Когда я пришел к нему через десять дней, чтобы обсудить текст «Мемориала», Новак сразу же высказал свое мнение.

— Эти авторы — какие-то сумасшедшие фанатики и доктринеры, — сказал он. — Думают и пишут сумбурно. Некоторые места я совершенно не понимаю. Может быть, вы, воспитанный на этом жаргоне, сумеете перевести мне на человеческий язык такую, например, формулировку… — И он начал приводить выдержки из «Мемориала».

Я согласился с Новаком, что текст страдает многословием и путаной фразеологией, но — что меня поразило — он не понимал и тех мест, где авторы «Мемориала» пользовались оборотами, заимствованными у классиков марксистской политэкономии. Может быть, он проверяет меня? Мне было трудно поверить, что он, бывший ассистент кафедры экономики и истории известного в Европе Познанского университета, претендующий на то, чтобы называться энциклопедически образованным человеком, не знаком с элементарными понятиями из области собственной специальности. Нет, это не была проверка моих знаний. Новак, считавшийся на радиостанции одним из главных идеологов антикоммунизма, случайно показал, что не имеет представления об основах марксизма.

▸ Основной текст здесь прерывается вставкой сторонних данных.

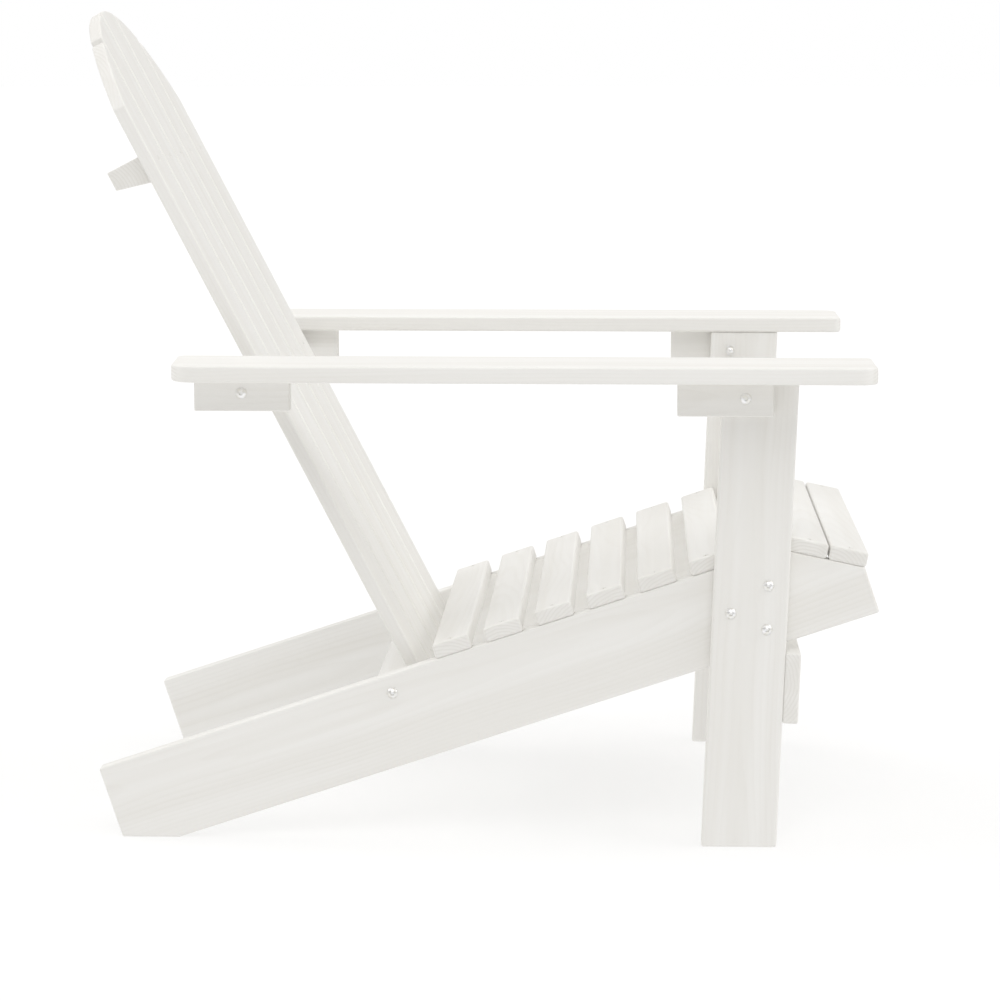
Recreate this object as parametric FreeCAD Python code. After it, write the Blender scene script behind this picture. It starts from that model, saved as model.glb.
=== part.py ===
"""Adirondack chair: a rigid bolted chair of painted softwood boards.

Millimetres. +X is the way the sitter faces, +Y is the sitter's left, +Z is up.
The origin is on the floor, at the centre of the chair's bounding box.
Boards are drawn in a datum frame whose X = 0 lies LEG_REAR_X behind the front legs' feet,
and whose Y = 0 is the chair's midplane. Every piece is shifted to the origin as it is written.
"""
import FreeCAD, Part
import math
import os

# ---------------------------------------------------------------- driving dimensions
ARRIS = 2.5                 # softened edge of the large boards
SLAT_ARRIS = 3.0            # rounder edge of the seat slats
BLOCK_ARRIS = 1.5           # edge of the small blocks and rails
JOINT_GAP = 0.2             # clearance between a bolt and its hole
OVERRUN = 2.0               # how far a cut runs past what it cuts

RAIL_THICK = 20.0
RAIL_OUTER_Y = 250.0        # outer face of each side rail, from the chair's midplane
RAIL_SLOPE = 18.5           # degrees, front end up
RAIL_DEPTH = 96.0
RAIL_TOP_REAR = (-558.0, 73.0)
NOSE_BREAK_X = 153.0        # where the rail's top edge turns down to the nose
NOSE_TOP = (243.0, 292.0)   # front end of the nose, above the square-cut front of the rail

LEG_THICK = 20.0
LEG_WIDTH = 78.0
LEG_REAR_X = 75.0           # rear edge of the leg at the floor
LEG_LEAN = 2.3              # degrees, top towards the front

ARM_TOP_Z = 510.0
ARM_THICK = 17.0
ARM_INNER_Y = 248.0
ARM_OUTER_Y = 363.0
ARM_FRONT_X = 247.0
ARM_REAR_OUTER_X = -463.0   # the rear end is cut at a slight slant
ARM_REAR_INNER_X = -470.0
ARM_CORNER_REAR = 28.0      # radius of the outer rear corner
ARM_CORNER_FRONT = 18.0     # radius of the outer front corner
ARM_CORNER_INNER = 8.0      # radius of both inner corners

BLOCK_LENGTH = 98.0
BLOCK_THICK = 20.0
BLOCKS = (                  # place, rear end, height
    ("front", 47.5, 40.0),
    ("rear", -448.0, 36.5),
)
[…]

Мы разговаривали довольно долго. Наконец Новак принял решение:

— Вы согласны со мной, что этот «Мемориал» представляет собой страшную чушь? Есть в нем, однако, некоторые предложения, лозунги, адресованные авторами известным им группам молодежи, с тем чтобы привлечь эти группы к более тесному сотрудничеству с ними. Они пытаются также, по моему мнению, превратить в лозунги некоторые еще не сформулированные открыто идеи. Я рассматриваю этот «Мемориал» как подтверждение тех уже ранее полученных нами сообщений, в которых говорилось, что в среде польской студенческой молодежи начинается брожение. Теперь вашей задачей будет подготовка тезисов, которые могут настроить молодежь в соответствии с намерениями авторов «Мемориала». Без ссылки на этот документ вы будете предлагать эти тезисы на ближайших собраниях, посвященных молодежным передачам…

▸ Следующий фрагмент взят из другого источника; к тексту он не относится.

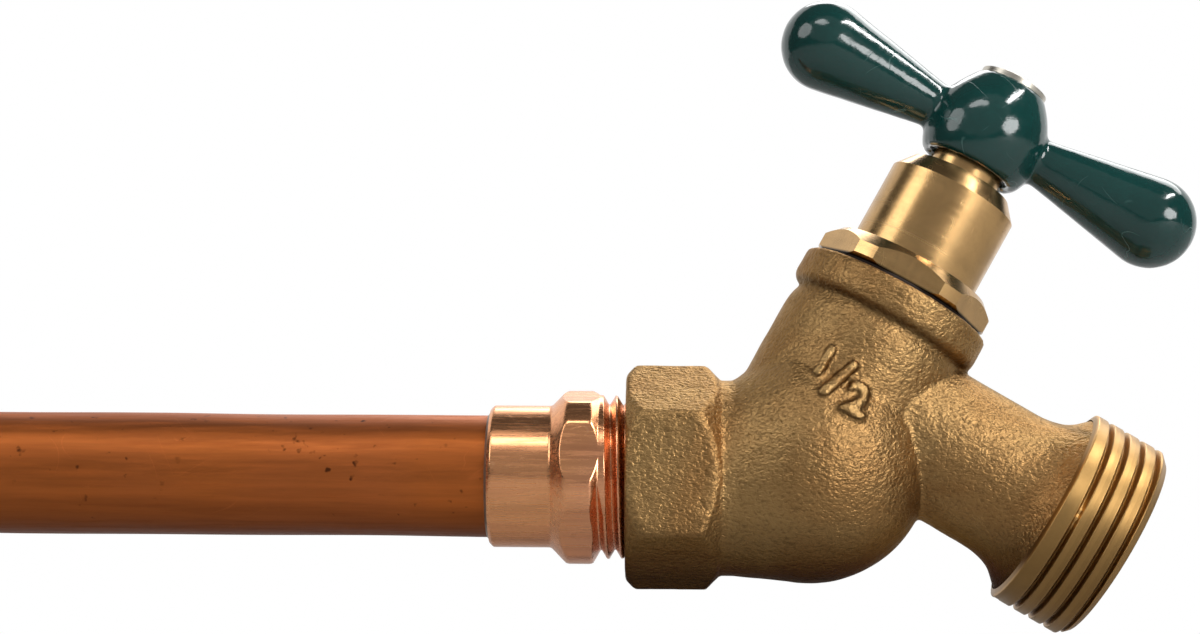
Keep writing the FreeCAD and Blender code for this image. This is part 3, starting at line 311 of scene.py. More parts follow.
def cast_brass(settings):
    """Sand-cast brass: close grain, dull gold with warmer tarnished patches, dark hollows, and
    painted shade in the groove under the collar, round the raised size mark's strokes and on the
    underside, where the specular tint is darker too; the mark's tops are brightened by wear."""
    material, tree, surface = new_material("cast_brass", 0.90, 0.40)
    where = put(tree, "ShaderNodeTexCoord").outputs["Object"]
    grain = use(tree, "sand_grain", Vector=where, Grain=1.0 / settings.grain)
    stains = use(tree, "patches", Vector=where, Scale=45.0)
    base = mix(tree, ramp(tree, stains.outputs["Patch"], 0.0, 1.0, 0.05, 0.75),
               settings.brass, settings.tarnish)
    base = mix(tree, maths(tree, "MULTIPLY", grain.outputs["Hollow"], 0.45), base,
               (0.085, 0.048, 0.018))
    # Painted shade: a dark band where the neck meets the collar's foot, standing in for the
    # collar's shadow.
    station = put(tree, "ShaderNodeSeparateXYZ",
                  {0: placed(tree, STEM_START, STEM_ANGLE - math.pi / 2)}).outputs[2]
    valley = maths(tree, "ABSOLUTE", maths(tree, "SUBTRACT", station, COLLAR_FOOT))
    base = mix(tree, ramp(tree, valley, 0.2 * MM, 0.9 * MM, 0.6, 0.0), base, (0.060, 0.034, 0.014))
    height = put(tree, "ShaderNodeSeparateXYZ", {0: where}).outputs[2]
    # Painted shade: the colour darkens towards the bottom, below -5 mm in height.
    base = mix(tree, ramp(tree, height, -13.0 * MM, -5.0 * MM, 0.90, 0.0), base,
               (0.060, 0.031, 0.012))
    proud = mark_height(tree, where)
    # Painted shade round the sides of the raised mark's strokes.
    walls = maths(tree, "MULTIPLY", ramp(tree, proud, 0.10 * MM, 0.30 * MM),
                  ramp(tree, proud, 0.45 * MM, 0.65 * MM, 1.0, 0.0))
    base = mix(tree, maths(tree, "MULTIPLY", walls, 0.75), base, (0.070, 0.038, 0.014))
    tops = maths(tree, "MULTIPLY", ramp(tree, proud, 0.45 * MM, 0.65 * MM),
                 ramp(tree, proud, 0.95 * MM, 1.10 * MM, 1.0, 0.0))
    base = mix(tree, maths(tree, "MULTIPLY", tops, 0.5), base, (0.50, 0.32, 0.13))
    tree.links.new(base, surface.inputs["Base Color"])
    # Painted shade: the specular tint darkens towards the bottom, dimming reflections there.
    edge = mix(tree, ramp(tree, height, -13.0 * MM, 3.0 * MM, 1.0, 0.0), (0.85, 0.74, 0.60),
               (0.26, 0.19, 0.13))
    tree.links.new(edge, surface.inputs["Specular Tint"])
    rough = ramp(tree, stains.outputs["Speckle"], 0.0, 1.0, 0.34, 0.48)
    tree.links.new(rough, surface.inputs["Roughness"])
    bump(tree, surface, grain.outputs["Height"], 0.00022)
    return material


def turned_brass(name, base_colour, origin, turn, roughness, pitch, painted_shade_station=None, underside=None):
    """Machined brass with lathe marks round the axis through origin, near-black painted shade
    below a station, painted highlight and bare metal where the mesh marks them, and an underside
    darkened towards a colour as painted shade."""
    material, tree, surface = new_material(name, 1.0, roughness)
    along = placed(tree, origin, turn)
    marks = use(tree, "lathe_marks", Vector=along, Pitch=pitch)
    stains = use(tree, "patches", Vector=along, Scale=160.0)
    lines = use(tree, "scratches", Vector=along, Scale=420.0, Amount=0.7)
    darker = tuple(0.62 * part for part in base_colour)
    base = mix(tree, ramp(tree, stains.outputs["Patch"], 0.0, 1.0, 0.0, 0.50), base_colour, darker)
    base = mix(tree, maths(tree, "MULTIPLY", stains.outputs["Speckle"], 0.12), base,
               tuple(0.40 * part for part in base_colour))
    # Painted highlight and bare metal: points marked in the mesh are brightened.
    highlight_and_bare_mask = put(tree, "ShaderNodeAttribute", attribute_name="highlight_and_bare_metal").outputs["Fac"]
    base = mix(tree, maths(tree, "MULTIPLY", highlight_and_bare_mask, 0.8), base,
               tuple(min(1.0, 1.9 * part) for part in base_colour))
    # Painted shade: the underside darkens towards a colour, with a ragged edge.
    if underside:
        where = put(tree, "ShaderNodeTexCoord").outputs["Object"]
        height = put(tree, "ShaderNodeSeparateXYZ", {0: where}).outputs[2]
        ragged = maths(tree, "MULTIPLY", stains.outputs["Patch"], 3.0 * MM)
        under = ramp(tree, maths(tree, "ADD", height, ragged), -14.0 * MM, 2.0 * MM, 0.50, 0.0)
        base = mix(tree, under, base, underside)
    # Painted shade: near-black below the station, at the bonnet's foot where it meets the neck.
    if painted_shade_station:
        station = put(tree, "ShaderNodeSeparateXYZ", {0: along}).outputs[2]
        base = mix(tree, ramp(tree, station, painted_shade_station, painted_shade_station + 0.3 * MM, 1.0, 0.0), base,
                   (0.012, 0.007, 0.004))
    tree.links.new(base, surface.inputs["Base Color"])
    rough = maths(tree, "ADD", ramp(tree, marks.outputs["Sheen"], 0.3, 0.7, roughness - 0.03,
                                    roughness + 0.05),
                  maths(tree, "MULTIPLY", lines.outputs["Mask"], 0.15))
    tree.links.new(rough, surface.inputs["Roughness"])
    height = maths(tree, "SUBTRACT", marks.outputs["Height"], lines.outputs["Mask"])
    bump(tree, surface, height, 0.000003)
    return material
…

Я уже упоминал о том, что после конференции в Фельдафинге я по указанию Новака был включен во вновь созданную молодежную группу. Заморский морщился, но открыто протестовать не решался. Группа собиралась несколько раз в неделю в присутствии самого директора. Новак произносил монологи, а остальные слушали. Мы готовили тексты передач для молодежи. В 1966 году группа начала цикл «Черным по белому», который должен был служить первой ласточкой, предвещающей большие изменения в программах «Свободной Европы». Не обошлось без внутренних трений. Редактором молодежных передач был Розпендовский, выступавший по радио под псевдонимом Юлицкий, — человек, который прежде всего заботился о своих доходах. Наши тексты, шедшие в эфир, нисколько не уменьшали его заработка, но Розпендовский, руководствуясь какими-то высшими соображениями, честолюбием или завистью, заботился о том, чтобы через редакционное сито проходили лишь немногие из этих передач. Даже после этого он откладывал их с недели на неделю, и в конце концов потенциальные авторы выражали все меньшую готовность сотрудничать с молодежной редакцией. Они один за другим покидали поле боя, и в конце концов Розпендовский остался один и был, кажется, очень доволен этим. Новак тоже потерял свой первоначальный энтузиазм и не приходил уже регулярно на собрания. Розпендовский колебался, можно ли начинать собрание без директора, и, когда все начинали уже скучать, кто-нибудь из присутствующих выступал с предложением:

— А может быть, уважаемое собрание согласится перенести дальнейшее обсуждение в помещение, именуемое буфетом? Там, по крайней мере, есть кофе…

И мы шли выпить по чашечке, а там к нам подсаживался еще кто-нибудь, рассказывал какие-нибудь новости, и дело кончалось обыкновенной болтовней.

Так попытка организовать молодежные передачи оказалась неудачной. Удачнее пошло дело у Новака с пожилыми сотрудниками. Увидев, что директор встречается с молодыми, чтобы дискутировать на тему об «улучшении» социализма, а участники этих собраний ходят с книгами и, что еще хуже, эти же книги читает сам Новак, они слегка забеспокоились. И начали мучиться над Джиласом и ломать голову над ревизионистскими проблемами, в которых никак не могли разобраться. Даже Заморский спросил меня как-то:

— Пан Анджей, что такое прибавочная стоимость?

Это новое направление в польской секции не нашло еще в 1965 году открытого выражения в радиопрограммах «Свободной Европы». Позже определенные его признаки начали вырисовываться в текстах некоторых редакторов. Только Тростянко и Стыпулковская, закоренелые и оголтелые антикоммунисты, ничего не смогли изменить в своих передачах.